Hi
Have you ever used tools like Testdisk, Photorec, scalpel or commercial recovery tools against a large VMFS-datastore ?
If yes - you probably noticed that this tools are slow.
When I started using this tools about 10 years ago we were dealing with VMFS 3 and VMFS 5 and a typical datastore had a size of several hundred GBs up to 2 TB.
Even back in the days scanning a datastore could take half a day and more.
Scanning a datastore that was in production was something that you would only do in very important cases.
Nowadays the size of a virtual disk often is in TB-range and doing raw-scans with tools like scalpel is so time-consuming that you will only consider it in an emergency case.
If you have a 60 TB datastore and search for a lost vmdk the scan can easily take a week - and so you think twice before you would even attempt such a scan.
Anyway - I often must run scans of very large datastores when doing VMFS recovery work so I had to look for new procedures.
As I cant do much about the reading speed - that would require indepth knowledge of ESXi or Linux internals - stuff that I dont know enough about to hope for significant performance boosts.
So the approach I used was to radically simplify and reduce the items that my scans must detect.
When a tool like Testdisk reads every kb of the datastore and checks that location against a database of hundreds of different signatures it is obvious that it will be very slow ... and will need days to scan a 60 TB datastore.
To spare you the boring details let me cut it short and give you the summary:
Task: find the first MB of a regular flat.vmdk on a 8 TB datastore that may still be in production use.
Known tools would do that in a day on fast hardware and in non-ideal conditions that time could go up to half a week easily.
Last week I made a test of my new approach using a nested ESXi 6.7 VM with a 8TB datastore.
Result: 9 objects from 12 known existing ones located in a 2 step procedure that required about 10 minutes to scan the first 3-4 gb.
Once I have those results a second scan reads the 8TB in just 2 minutes !!!
That is very very fast !
Right now the procedure finds flat.vmdks that are partitioned with MBR or GPT - the second is more reliable as GPT boot sectors are standardized.
At the moment this procedure looks very promising and I will explain details soon.
Now I have a couple of questions for you guys ....
1. I will need to do real-live tests using production ESXis soon and are looking for test-objects. If you have very large VMFS 6 datastores and are interested please contact me.
2. Now I only search for flat.vmdks - and I would like to have some input on other large objects that are stored inside production VMFS 6 datastores.

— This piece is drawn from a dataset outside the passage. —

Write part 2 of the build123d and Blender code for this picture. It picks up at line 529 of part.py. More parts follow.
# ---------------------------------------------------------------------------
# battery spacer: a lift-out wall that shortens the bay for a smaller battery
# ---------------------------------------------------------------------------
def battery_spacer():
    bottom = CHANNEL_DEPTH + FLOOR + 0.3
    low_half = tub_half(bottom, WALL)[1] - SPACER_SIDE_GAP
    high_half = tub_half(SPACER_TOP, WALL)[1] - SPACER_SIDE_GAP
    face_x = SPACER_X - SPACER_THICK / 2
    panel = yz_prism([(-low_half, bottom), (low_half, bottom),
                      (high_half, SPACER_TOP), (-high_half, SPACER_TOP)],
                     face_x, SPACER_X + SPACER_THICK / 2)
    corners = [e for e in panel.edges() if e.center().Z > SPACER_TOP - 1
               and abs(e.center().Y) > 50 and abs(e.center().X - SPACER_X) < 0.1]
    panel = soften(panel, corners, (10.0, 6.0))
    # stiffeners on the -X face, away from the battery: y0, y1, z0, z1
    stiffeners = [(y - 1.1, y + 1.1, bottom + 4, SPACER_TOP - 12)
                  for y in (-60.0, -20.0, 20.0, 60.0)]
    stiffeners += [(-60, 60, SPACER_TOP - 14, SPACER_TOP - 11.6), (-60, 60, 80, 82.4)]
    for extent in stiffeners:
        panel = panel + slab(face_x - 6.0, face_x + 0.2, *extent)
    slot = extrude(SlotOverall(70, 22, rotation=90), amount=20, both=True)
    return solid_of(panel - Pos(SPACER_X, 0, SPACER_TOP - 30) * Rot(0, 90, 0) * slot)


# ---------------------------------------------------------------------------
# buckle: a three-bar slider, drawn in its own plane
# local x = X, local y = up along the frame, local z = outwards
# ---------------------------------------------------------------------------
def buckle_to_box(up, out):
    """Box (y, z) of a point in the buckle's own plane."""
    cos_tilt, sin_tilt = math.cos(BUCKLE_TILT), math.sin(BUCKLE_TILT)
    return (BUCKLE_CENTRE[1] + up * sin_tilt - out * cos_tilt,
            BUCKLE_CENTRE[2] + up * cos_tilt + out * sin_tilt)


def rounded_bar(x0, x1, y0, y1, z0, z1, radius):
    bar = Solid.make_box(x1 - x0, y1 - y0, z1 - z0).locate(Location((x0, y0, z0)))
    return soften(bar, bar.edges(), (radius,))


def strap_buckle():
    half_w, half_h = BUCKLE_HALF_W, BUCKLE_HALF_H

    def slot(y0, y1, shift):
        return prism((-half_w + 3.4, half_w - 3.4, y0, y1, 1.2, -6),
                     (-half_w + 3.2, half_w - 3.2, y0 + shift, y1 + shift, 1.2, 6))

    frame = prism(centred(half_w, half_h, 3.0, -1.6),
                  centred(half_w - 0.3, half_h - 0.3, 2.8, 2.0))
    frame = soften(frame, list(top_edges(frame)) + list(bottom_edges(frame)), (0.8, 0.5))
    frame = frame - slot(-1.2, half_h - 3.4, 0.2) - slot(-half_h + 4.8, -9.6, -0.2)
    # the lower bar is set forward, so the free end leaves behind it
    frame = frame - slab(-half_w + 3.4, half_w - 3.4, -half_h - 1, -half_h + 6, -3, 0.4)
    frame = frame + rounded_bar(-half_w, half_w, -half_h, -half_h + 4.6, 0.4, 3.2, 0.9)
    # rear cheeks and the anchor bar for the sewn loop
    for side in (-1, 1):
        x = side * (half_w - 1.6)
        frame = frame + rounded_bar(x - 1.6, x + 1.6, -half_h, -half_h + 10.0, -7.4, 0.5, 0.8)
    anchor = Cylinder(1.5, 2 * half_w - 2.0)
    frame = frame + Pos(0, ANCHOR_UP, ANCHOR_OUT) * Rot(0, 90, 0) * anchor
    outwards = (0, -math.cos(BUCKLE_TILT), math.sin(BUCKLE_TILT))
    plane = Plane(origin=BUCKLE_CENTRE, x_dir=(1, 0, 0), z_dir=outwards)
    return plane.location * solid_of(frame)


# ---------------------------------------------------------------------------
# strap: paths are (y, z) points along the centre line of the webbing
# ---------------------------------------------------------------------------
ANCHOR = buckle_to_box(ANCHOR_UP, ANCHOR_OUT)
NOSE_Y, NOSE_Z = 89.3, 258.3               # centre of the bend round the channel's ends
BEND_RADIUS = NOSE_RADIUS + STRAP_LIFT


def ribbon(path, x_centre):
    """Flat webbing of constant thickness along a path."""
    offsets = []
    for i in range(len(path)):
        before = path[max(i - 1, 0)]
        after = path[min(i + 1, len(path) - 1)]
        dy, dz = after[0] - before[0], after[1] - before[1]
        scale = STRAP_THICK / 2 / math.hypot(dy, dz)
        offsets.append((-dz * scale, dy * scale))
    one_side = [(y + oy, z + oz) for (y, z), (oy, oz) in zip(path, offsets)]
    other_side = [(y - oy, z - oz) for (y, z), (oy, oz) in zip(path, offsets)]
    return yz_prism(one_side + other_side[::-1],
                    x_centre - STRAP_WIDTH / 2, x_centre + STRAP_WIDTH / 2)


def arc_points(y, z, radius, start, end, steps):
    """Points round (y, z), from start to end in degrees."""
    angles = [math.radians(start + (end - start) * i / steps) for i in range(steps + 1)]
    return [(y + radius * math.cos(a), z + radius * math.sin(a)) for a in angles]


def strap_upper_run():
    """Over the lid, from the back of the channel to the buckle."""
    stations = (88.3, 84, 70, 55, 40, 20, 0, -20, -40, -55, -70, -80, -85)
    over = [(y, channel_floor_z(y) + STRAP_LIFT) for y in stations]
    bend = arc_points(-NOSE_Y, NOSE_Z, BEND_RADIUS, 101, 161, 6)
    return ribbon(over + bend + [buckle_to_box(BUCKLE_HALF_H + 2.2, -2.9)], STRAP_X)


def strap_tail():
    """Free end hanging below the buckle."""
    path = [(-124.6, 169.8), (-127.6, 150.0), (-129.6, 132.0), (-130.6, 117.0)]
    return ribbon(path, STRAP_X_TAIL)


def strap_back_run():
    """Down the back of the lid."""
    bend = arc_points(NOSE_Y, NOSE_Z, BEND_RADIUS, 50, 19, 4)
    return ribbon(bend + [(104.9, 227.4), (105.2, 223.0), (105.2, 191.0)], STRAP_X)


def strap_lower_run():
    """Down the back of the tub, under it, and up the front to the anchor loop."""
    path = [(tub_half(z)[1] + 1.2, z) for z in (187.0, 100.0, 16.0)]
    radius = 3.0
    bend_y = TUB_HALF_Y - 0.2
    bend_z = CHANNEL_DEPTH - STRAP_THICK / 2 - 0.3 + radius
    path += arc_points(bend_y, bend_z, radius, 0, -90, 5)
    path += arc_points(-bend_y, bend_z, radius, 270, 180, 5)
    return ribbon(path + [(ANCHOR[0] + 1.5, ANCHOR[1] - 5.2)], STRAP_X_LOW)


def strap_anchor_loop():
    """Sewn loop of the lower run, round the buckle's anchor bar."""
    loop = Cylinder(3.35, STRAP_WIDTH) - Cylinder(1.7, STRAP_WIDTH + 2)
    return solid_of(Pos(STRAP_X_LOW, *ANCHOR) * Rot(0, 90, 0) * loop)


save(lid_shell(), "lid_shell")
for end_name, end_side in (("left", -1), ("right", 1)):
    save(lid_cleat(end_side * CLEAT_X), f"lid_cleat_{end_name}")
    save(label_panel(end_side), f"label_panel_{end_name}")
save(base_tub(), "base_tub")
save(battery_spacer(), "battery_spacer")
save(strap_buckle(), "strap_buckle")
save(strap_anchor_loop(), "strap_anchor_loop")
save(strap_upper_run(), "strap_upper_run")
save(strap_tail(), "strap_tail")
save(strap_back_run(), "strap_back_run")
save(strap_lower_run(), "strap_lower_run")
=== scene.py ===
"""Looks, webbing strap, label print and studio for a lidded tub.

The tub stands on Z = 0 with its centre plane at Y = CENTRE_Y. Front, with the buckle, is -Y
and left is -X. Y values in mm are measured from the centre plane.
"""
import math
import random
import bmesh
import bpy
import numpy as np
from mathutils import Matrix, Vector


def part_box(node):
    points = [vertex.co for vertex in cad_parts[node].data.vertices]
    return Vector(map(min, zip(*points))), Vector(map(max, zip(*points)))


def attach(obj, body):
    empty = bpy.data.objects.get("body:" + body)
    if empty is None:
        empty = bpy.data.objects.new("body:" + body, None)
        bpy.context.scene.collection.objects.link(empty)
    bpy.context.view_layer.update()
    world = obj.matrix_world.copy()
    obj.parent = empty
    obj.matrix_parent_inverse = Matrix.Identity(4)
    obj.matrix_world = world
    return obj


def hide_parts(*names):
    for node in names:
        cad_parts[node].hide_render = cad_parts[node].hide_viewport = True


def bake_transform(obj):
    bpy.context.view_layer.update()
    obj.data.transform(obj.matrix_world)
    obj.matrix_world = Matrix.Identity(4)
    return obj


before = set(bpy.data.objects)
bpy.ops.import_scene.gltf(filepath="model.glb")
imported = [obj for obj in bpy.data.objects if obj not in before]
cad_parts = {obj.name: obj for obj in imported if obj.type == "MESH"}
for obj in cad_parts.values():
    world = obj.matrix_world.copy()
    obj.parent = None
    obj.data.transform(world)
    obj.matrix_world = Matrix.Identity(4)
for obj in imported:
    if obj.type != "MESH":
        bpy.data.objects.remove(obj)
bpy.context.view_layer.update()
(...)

Such other large objects could be used by VSAN , VVols or any other new feature or product of VMware that I have not seen yet.
Large objects mean that the object is typically at least 1 GB in size ...
If you have any suggestions please let me know.
3. Detecting flat.vmdks ...
If you want to know if I would detect your large flat.vmdk here is how you can check:
dd if=flat.vmdk of=/tmp/test.bin bs=1M count=1
hexdump -C /tmp/test.bin | grep " 00 00 55 aa"
hexdump -C /tmp/test.bin | grep " 45 46 49 20 50 41 52 54"
If first grep command matches - I list the location as a promising MBR-formatted candidate.
If both grep commands match - I list the location as a promising GPT-formatted candidate.
If you use valuable flat.vmdks that do not get detected and dont use very exotic stuff please let me know.
Thats all for now - looking for interesting feature requests and large objects that are widely used in production environments.
Ulli
Did you ever make any progress on this? I'm having the same situation right now. I lost a flat.vmdk file while migrating a drive from one VM to another. I still have the .vmdk descriptor file and I'm trying to scan the VFMS6 Datastore... Such a long time! If you had any advice I'd really appreciate it. Thanks in advance.
I'm using a Dell R540 Server with 12x10TB drives. ESXi 6.7 as the host. I have a 40TB NAS attached for the recovery if I can get the files back. I'm looking for a 10TB drive that has all photos on it.